No one backed her up.
She said, “Still, sir- ”
The gang guy stood to his full six-four and broke in: “Never seen any bangers in NoHo, except for a few straggling in when there’s a street fair. No street fairs till next month.”
He left the room.
The head Downtown guy said, “Onward.”
When Petra returned to the detectives’ room, Isaac was waiting for her. Now she did need to walk and she told him so. They left the station and headed south on Wilcox. Isaac was smart enough not to talk as she stomped her way toward Santa Monica. Eventually, she cooled down and noticed that he was keeping his distance from her. She was probably scaring him. Time to force a smile.

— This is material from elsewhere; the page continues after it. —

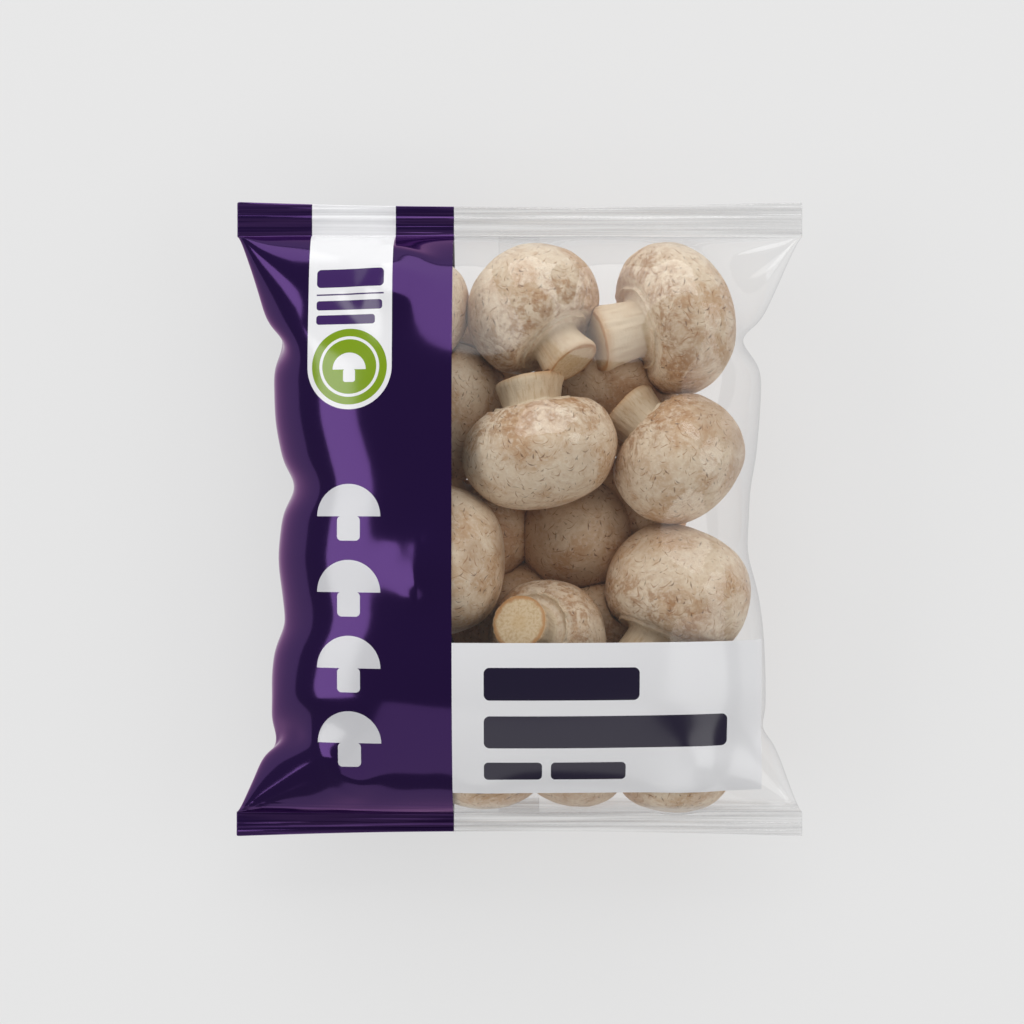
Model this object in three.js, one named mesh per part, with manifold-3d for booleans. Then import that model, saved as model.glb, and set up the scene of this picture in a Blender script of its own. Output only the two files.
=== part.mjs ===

“So,” she said. “June 28. The date has to mean something- a birthday, an anniversary, something personal to the bad guy. Or some historical event that turns him on. I checked DMV stats on all the principals in the files. None of the vics were born that day. So maybe our boy is a history freak.”
She waited for him to comment. He didn’t.
“Any ideas?”
“Everything you’re saying sounds reasonable.”
Was he losing interest? Distracted by his other life?
“What keeps coming to me,” she said, “is an extremely seductive killer. Someone subtle, really careful about the way he sets things up. Marta Doebbler being called out of the theater, Geraldo Solis possibly being conned by a phony cable appointment. If the cable guy is our suspect, he was canny enough to case the house and come back later. Maybe he was also canny enough to use a dog as a lure.”
She told him about the two kinds of canine hair found on Coral Langdon, recounted her friendly neighborhood dog-walker scenario.
“The setups,” she said, “could be as much a turn-on as the kill.”
“A choreographer,” he said.
“That’s a good way to put it. So what do you think?”
“You’re right about the subtlety.”
“Until he blitz-attacks the victims from behind and bashes their brains out. That’s anything but subtle, Isaac. To me that says (a) cowardice- he’s afraid to look them in the eye so he avoids the usual sex-psycho strangulation thing- and (b) he’s got lots of rage beneath the surface that he’s able to control in everyday life. More than control. He functions well until he’s triggered. We know the date is one trigger, but there has to be something about the victims.”
They walked for a while before she said, “Anything you want to add is okay.”
He shook his head.
“You okay?”
He startled. She’d shaken him out of some sort of reverie. “Sure.”
“You seem a bit spacey.”
“Sorry,” he said.
“No apology necessary. I just want to make sure you’re okay.” She smiled. “As your mentor- not that I’ve mented much. Is that a verb?”
Isaac smiled back. “Nope. Mentored.”
“Feel free to speculate about what I just said.”
“Everything you’re saying makes sense. I wish I had something to add, but I don’t.”
A half-block later, he said, “One thing does occur to me. There’s a discrepancy between Marta Doebbler and the others. If the killer was able to disguise himself as a cable repairman to get into Mr. Solis’s place, Mr. Solis obviously didn’t know him. If the dog theory’s true, the same could go for Coral Langdon: She met a man walking his dog in her neighborhood, chatted, turned to go, and got bludgeoned. The killer could’ve rehearsed the scene by dog-walking previously in order to familiarize himself with the surroundings. But he still could’ve been a relative stranger. That can’t be true of Marta Doebbler. She wouldn’t have left the theater in the middle of the show unless she knew who had called her. Plus, a stranger wouldn’t have known Marta was going to the theater.”